Il padre dei gemelli Bill e Hal ha abbandonato da tempo la famiglia lasciando dietro di sé un armadio pieno solo di vecchie cianfrusaglie. La madre non sopporta quella robaccia, ma i due trovano in una scatola l’inquietante giocattolo di una scimmia che, con un caricatore a molla, suona un tamburello. Dopo aver girato il meccanismo i ragazzi non gli danno più peso, ma con la strana morte della loro babysitter capiscono che il giocattolo non è affatto innocuo come pensavano. Anche la madre cade vittima dell’oggetto demoniaco e i fratelli vengono affidati a una zia. Anni dopo Hal, che ha perso da molto tempo i contatti con Bill, riceve da questi una telefonata che lo avverte che la zia è morta. Nella cittadina stanno avvenendo stranissimi omicidi e forse il giocattolo che i due fratelli avevano buttato in un pozzo è tornato a mietere ancora delle vittime. Hal non vorrebbe essere coinvolto ma la scimmia è legata in maniera indissolubile alla sua famiglia e ciò mette in pericolo suo figlio Petey. 

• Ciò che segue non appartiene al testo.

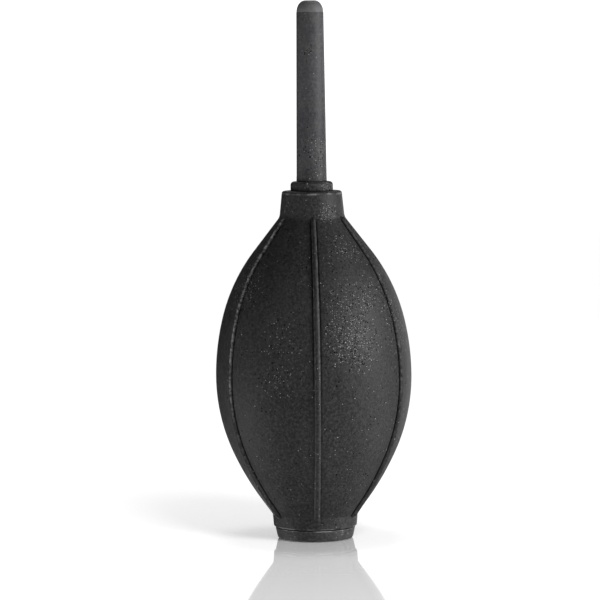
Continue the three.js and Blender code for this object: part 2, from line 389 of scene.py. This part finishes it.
def bulb_spacing(z):
    """Rows are close together at the ribs' ends and further apart elsewhere."""
    near_end = min(abs(z - RIB_LOW_END), abs(z - RIB_HIGH_END)) < 2
    return 0.2 if near_end else 1.05


def bulb_shell():
    """One closed rubber wall, with the ribs raised on its outside and a crease on each side of them."""
    crest = meridian(-RIB_HEIGHT, FOOT_ROOT - 0.7, NECK_ROOT - 0.7)
    middle = meridian(WALL / 2, FOOT_BORE + 3, NECK_BORE + 2.6)
    outline = divided(bulb_outline(), True, bulb_spacing)
    panel_steps = 16
    sector = 2 * math.pi / RIB_COUNT
    vertices, rings, creases, painted_glints = [], [], [], []
    for radius, z in outline:
        outer = radius > radius_at(middle, z)
        on_ribs = outer and RIB_LOW_END - 1 < z < RIB_HIGH_END + 1
        rise = max(0, radius_at(crest, z) - radius) if on_ribs else 0
        across = rib_columns(z)
        start = len(vertices)
        for rib in range(RIB_COUNT):
            facing = -math.pi / 2 + rib * sector
            for sideways in across:
                share = rib_share(sideways, z) if on_ribs else 0
                # The crease share cuts the crease into the wall and, stored on the points, also paints it
                # black as shade.
                crease = crease_share(sideways, z) if on_ribs else 0
                crease *= 1 if rib else front_crease_share(z)
                out = math.sqrt(radius ** 2 - sideways ** 2) + rise * share - CREASE_DEPTH * crease
                vertices.append((
                    out * math.cos(facing) - sideways * math.sin(facing),
                    out * math.sin(facing) + sideways * math.cos(facing),
                    z,
                ))
                creases.append(crease)
                painted_glints.append(RIB_PAINTED_GLINT[rib] * painted_glint_share(sideways, z) if on_ribs else 0)
            edge = math.asin(across[-1] / radius)
            for step in range(1, panel_steps):
                angle = facing + edge + (sector - 2 * edge) * step / panel_steps
                vertices.append((radius * math.cos(angle), radius * math.sin(angle), z))
                creases.append(0)
                painted_glints.append(0)
        rings.append(list(range(start, len(vertices))))
    shell = new_piece("bulb_shell", vertices, rings_to_faces(rings, True), sharp_angle=50)
    # Stored on the points: the crease share, which also paints shade, and the painted highlight on the
    # ribs' shoulders.
    for name, values in (("crease", creases), ("painted_glint", painted_glints)):
        shell.data.attributes.new(name, "FLOAT", "POINT").data.foreach_set("value", values)
    return shell


# ---- Foot: plug, grille and filter ----

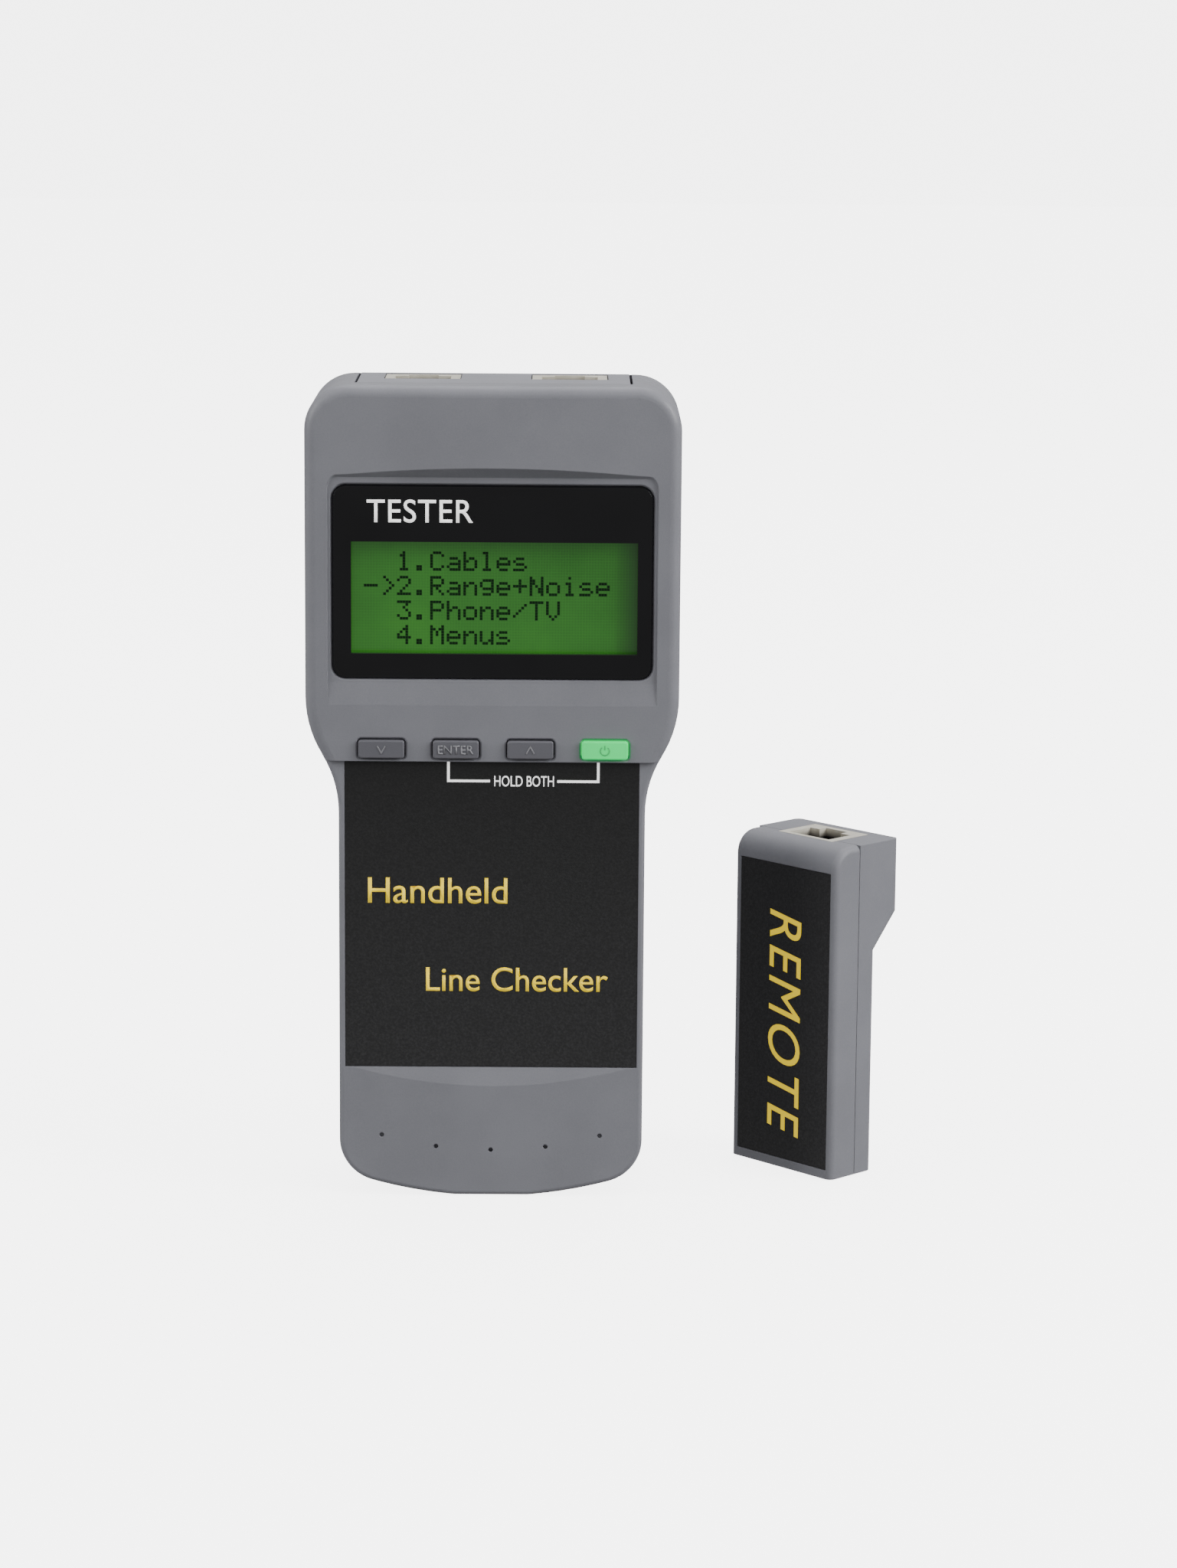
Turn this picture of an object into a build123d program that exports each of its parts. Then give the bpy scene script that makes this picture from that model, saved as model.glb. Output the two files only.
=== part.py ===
from build123d import *
import os
from math import atan, cos, radians, sin

os.makedirs("parts", exist_ok=True)

# ---------------------------------------------------------------------------
# Driving dimensions, in millimetres.
# The tester stands upright: +Z runs up its length, its front faces -Y and its
# right side, seen from the front, is +X. Depths are counted back from the
# front plane of each unit, heights from the surface that both stand on.
# ---------------------------------------------------------------------------

# Main unit, front outline
TALL = 175.2            # overall height
HEAD_WIDE = 79.3        # head, which holds the display
HANDLE_WIDE = 65.3      # handle, below the buttons
NECK_LOW = 84.0         # where the handle starts to widen
NECK_HIGH = 109.0       # where the head reaches its full width
BASE_RADIUS = 100.0     # rounded bottom end
FOOT_WIDE = 16.0        # flat land in the bottom end, on which it stands
HEAD_CORNER = 9.5
BASE_CORNER = 9.5

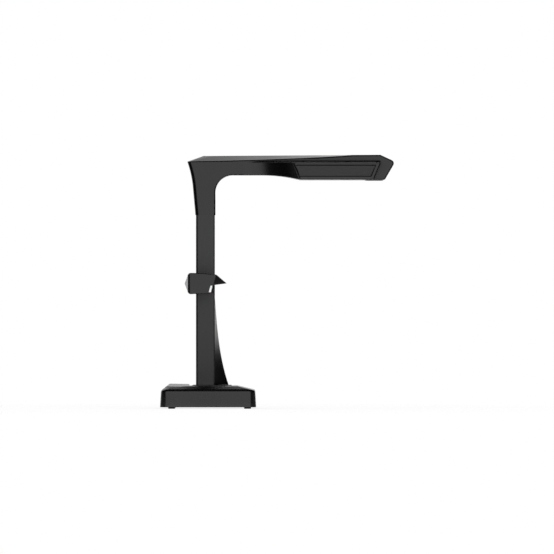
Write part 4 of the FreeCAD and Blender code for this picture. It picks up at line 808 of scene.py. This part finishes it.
def button_rows(form, across):
    """The rim and the floor of a button's hole in the slope of the nose."""
    lean = math.atan(NOSE_SLOPE)
    rows = []
    for down in (0, HOLE_DEPTH):
        rows.append(form.row([
            (across + x, BUTTON_FORWARD + y * math.cos(lean) - down * math.sin(lean),
             BUTTON_TOP - y * math.sin(lean) - down * math.cos(lean))
            for x, y in arc((0, 0), HOLE_RADIUS, 0, 360, 32)[:-1]
        ]))
    return rows


print("buttons at", round(BUTTON_TOP, 2), "mm")

# %% Arm walls
form = Form()
back = [(-19.0, COLUMN_TOP), (-20.8, 305.0)] + REAR_ELBOW[:-1] + [(-30.9, 363.6)]
around = ROOF_EDGE[1:] + [ROOF_END] + list(reversed(NOSE))
rear_rows = [form.level(rear_row(forward), z) for forward, z in back]
form.skin(rear_rows, wrap=False)
outer, inner, floor_edge, band = {}, {}, {}, {}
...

Dopo il successo del cupo Longlegs, Oz Perkins torna al cinema con un film che non poteva interpretare l’horror in maniera più diversa. Già nell’incipit The Monkey dichiara il suo humor nero e la volontà di non prendersi sul serio, rielaborando un vecchio racconto di Stephen King della storica raccolta Scheletri, come se fosse un nuovo capitolo di Final Destination. Se in quella saga le morti erano bislacche in The Monkey il meccanismo è ancora più evidente, e il gore vira deciso verso la commedia, dimostrando che a Oz riesce benissimo (non è un caso che si regali un cameo perfetto). Con una consapevolezza evidente ma non compiaciuta il genere viene preso, smontato nei suoi meccanismi e rimontato per il divertimento dello spettatore, con una consapevolezza teorica e tecnica che rendono The Monkey lontanissimo dal banale horror per teen ager alla Smile, e molto più ricercato di Thanksgiving.

The Monkey
The Monkey

Dietro a una leggerezza nella sceneggiatura scritta sempre da Oz, c’è un gusto nel taglio delle inquadrature, nel montaggio e nell’idea di un’estetica che comprende luci e colori, e che percorre tutto il suo cinema. February – L'innocenza del male, Sono la bella creatura che vive in questa casa e Longlegs vedevano l’horror in chiave thriller e drammatica, tutti film legati a un’estetica estremamente ricercata che non manca in The Monkey, in cui l’azione non è affidata a un banale jumpscare ma a gag in stile “buccia di banana” con il morto. A dare la direzione alla pellicola aiuta anche il cast con la scelta di Christian Convery nel interpretare entrambi i gemelli da piccolo, ma soprattutto Theo James (Bill e Hal da grandi), che già nella serie The Gentlemen di Guy Ritchie aveva dimostrato di possedere il giusto aplomb, stando perfettamente a cavallo tra azione, dramma e commedia. 

Everybody dies, and that’s fucked up dice la madre ai gemelli dopo la prima morte, quella della babysitter, in un discorso che dovrebbe confortare due bambini ma che in realtà risulta agghiacciante, gettando una luce trasversale su The Monkey. Se è vero tutto ciò che è stato detto fino ad ora, bisogna anche riflettere sul fatto che, non può essere un caso, che l’unica morte davvero spaventosa di tutto il film sia quella della madre. Alla luce della biografia del regista si può leggere un messaggio nel film non così superficiale, in cui si dice che la fine arriva per tutti, per alcuni in modo sereno per altri in modo orribile. Come a dire che la scimmia c’è e non può essere eliminata, prima o poi suonerà, e l’unica cosa che può fare un padre è tenerla d’occhio e proteggere chi ama.